I never had any real interest in school for history. Local history sounded boring. It's only the last 5-6 years that I've developed a very real thirst.

I'm now very into the Roman, Mediaeval, and Neolithic periods – I knew of some major sites in the county of Yorkshire where I live. 

But it wasn't until I went to a local The East Riding Museum by myself (to have time to stop and really look at the exhibits, without having the chase the children!) that I realised how much rich local history there was.

For a start, something the major and extensive books I've read barely give a mention to the various Roman settlements that covered Britain – and even my local area. There's almost a dozen Roman settlements within 5 miles – most of which seem to have been built over after excavation.

(It took a chance glance at a poster at a sports centre last week, that give a brief history of the area, to find that as a child I played on a housing estate built over the site of a fortified settlement, that apparently stood from at least the Roman to Mediaeval times.

I also knew that there were quick a few Neolithic sites in Yorkshire – but not only did I not realise how many, but the patterns of settlement and geological reasons for them according to the formation of the landscape. 

There was information on the post-glacial landscape, and how the East Riding of Yorkshire is apparently one vast clay deposit from the ice-age – a village where my youngest brother lives in this area is where a single large bison horn was discovered, and is now displayed in East Riding Museum I visited. 

There's also lake patterns I didn’t know about, and the way Jurassic rocks strike out from the chalk deposits of shallow tropical seas that covered the region of Yorkshire. 

Moving on through time...and I had heard reports that my home town of Hull had once been fortified by a wall. Now I saw maps showing the wall, and even showed it once had its own castle. That was really interesting. I had no idea how the maps applied to the modern city landscape.

It was so interesting that I actually stopped at and old preserved excavation of brickwork by a major shopping area in the centre of town today.

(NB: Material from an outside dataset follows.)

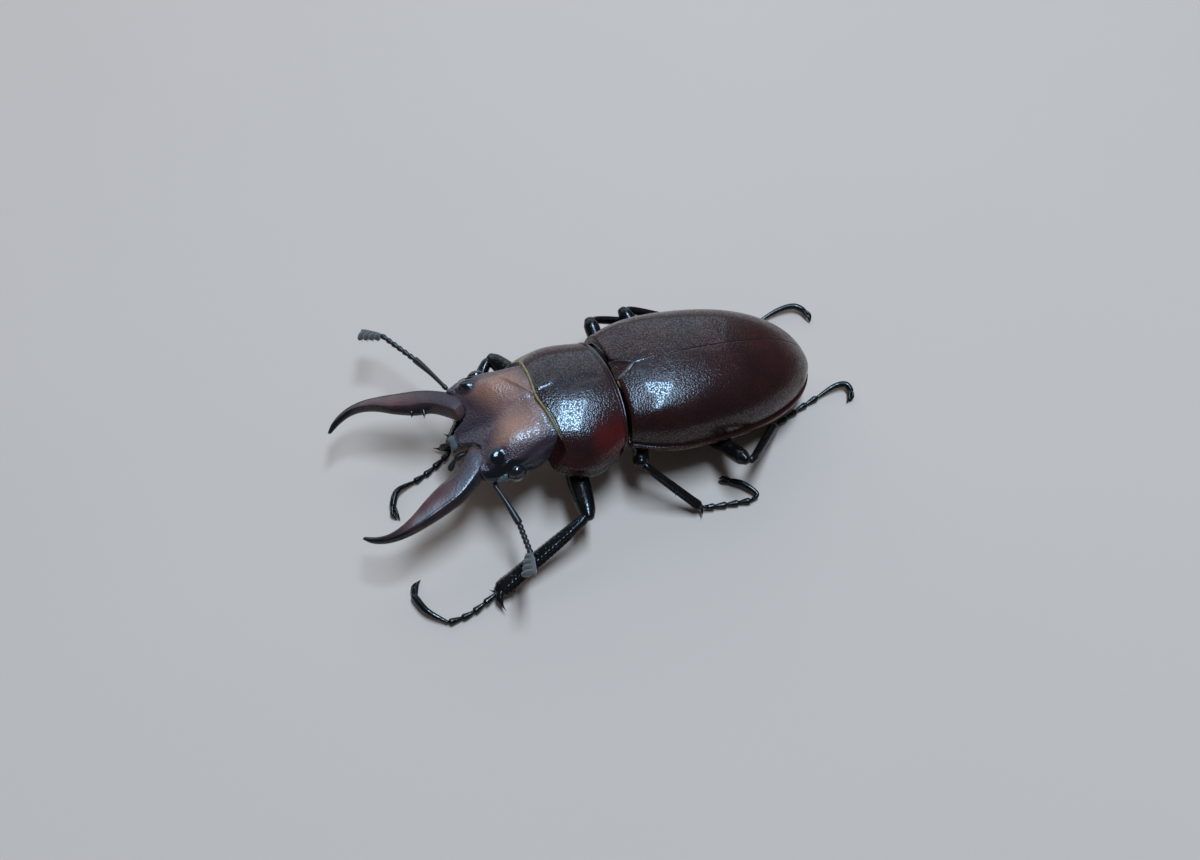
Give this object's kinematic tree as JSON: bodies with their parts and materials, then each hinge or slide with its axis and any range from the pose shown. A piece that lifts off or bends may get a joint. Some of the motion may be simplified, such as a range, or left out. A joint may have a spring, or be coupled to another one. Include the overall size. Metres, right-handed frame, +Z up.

For some reason I was under the impression that it was the excavated remains of an old museum from the city, bombed during World War II.

I read the tourist information at the side and was flabbergasted to find that this was an excavation that showed not only the original timber gatehouse from the 1340's, but also the remains of the brick gatehouse from 1370s+ - and even the remains of the original mediaeval _brick_ fortifying wall! Because it was brick I had always presumed it was a recent construction – I guess the fact that the excavated remains have been rebuilt a little in places didn’t help.)

And, to cap it all, the very pedestrian walkway that follows the old cart track into the heart of the city – that I've walked so many times before – was the actual place where the Parliamentarians first openly rebelled against Charles I – by refusing to allow him to enter the city through the gatehouse that had been excavated!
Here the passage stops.